That initial investigation was closed quickly and quietly, with MDOC officials burying the complaint and claiming the problem was resolved.

Thanks to diligent reporting by the Free Press and grievances from persistent prisoners, the sewage problem at Parnall might actually get fixed. Blair has since retained an attorney, so there may even be some semblance of justice for his exposure to the conditions that resulted in his documented health problems due to methane exposure.

However, the broader problem of over-incarceration in Michigan remains. While overcrowded prisons have been a national trend for decades, Michigan’s prison population statistics have been uniquely troubling.

A 2012 study by the Pew Charitable Trusts, a nonprofit public policy organization, determined that based on 2009 data, prisoners charged with violent crimes in Michigan served an average sentence of 7.6 years, compared with a national average of 5 years. The state’s property crime offenders that year served an average of 2.9 years compared with the national average of 2.3 years.

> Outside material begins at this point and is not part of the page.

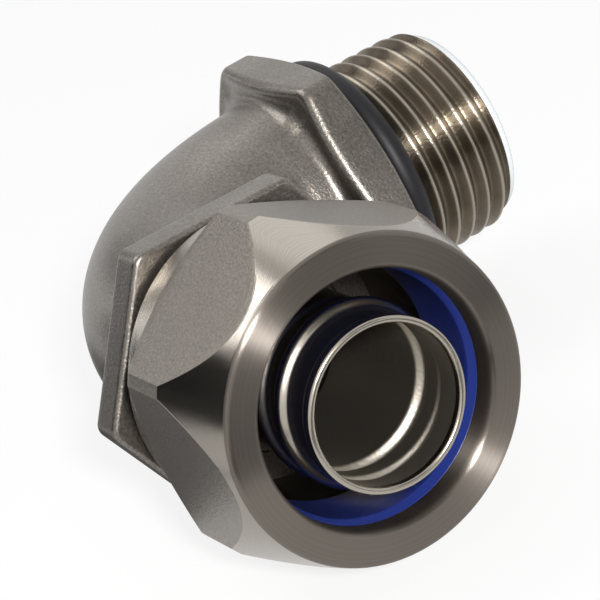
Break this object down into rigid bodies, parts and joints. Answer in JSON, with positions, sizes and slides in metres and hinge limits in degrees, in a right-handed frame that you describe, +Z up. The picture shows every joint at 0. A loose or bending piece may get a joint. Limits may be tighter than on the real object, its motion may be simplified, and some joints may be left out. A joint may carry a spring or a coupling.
{
  "type": "liquidtight conduit connector",
  "caption": "Right-angle metal connector for liquidtight flexible conduit: cast elbow, threaded hub with a rubber ring, tube ferrule, sealing ring and hexagon gland nut.",
  "frame": {"origin": "centre of the face that seals on the enclosure, on the axis of the enclosure thread and of the throat", "axes": "+Y out along the enclosure thread, +X out along the conduit, +Z up across both"},
  "size_m": [0.0597, 0.0521, 0.0316],
  "materials": {
    "cast_metal": "satin, fine blasted casting",
    "turned_metal": "turned and plated",
    "formed_metal": "smooth formed tube",
    "blue_nylon": "moulded",
    "black_rubber": "satin",
    "white_nylon": "moulded"
  },
  "bodies": {
    "elbow": {"elbow_body": "cast_metal", "o_ring": "black_rubber", "throat_liner": "white_nylon", "ferrule": "formed_metal"},
    "seal": {"sealing_ring": "blue_nylon"},
    "nut": {"gland_nut": "turned_metal"}
  },
  "joints": [
    {"name": "nut_travel", "type": "slide", "parent": "elbow", "child": "seal", "axis": [1, 0, 0], "range_m": [0, 0.00937]},
    {"name": "nut_turn", "type": "hinge", "parent": "seal", "child": "nut", "pos_m": [0.034, -0.0225, 0], "axis": [1, 0, 0], "range_deg": [0, 2250]}
  ],
  "couplings": [
    {"joint": "nut_travel", "follows": "nut_turn", "m_per_rad": 0.00023873}
  ]
}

A 2016 report by Ted Roelofs of Bridge Magazine found that Michigan’s prison population was ballooning at an alarming rate, from just under 18,000 in 1985 to 41,000 in 1995 and peaking at more than 51,000 in 2006. The cost of operating prisons offered another indicator: prison-related spending in the state’s general budget soared from 3 percent in 1980 to 21 percent in 2013.

According to Michigan prison officials, around 1,900 prisoners who have served their minimum sentence have been denied release by the parole board even though they qualify as a low risk to reoffend.

With over 43,000 prisoners in the state, 1,600 of whom are housed at Parnall alone, how long until such high incarceration levels result in another massive sewage mishap?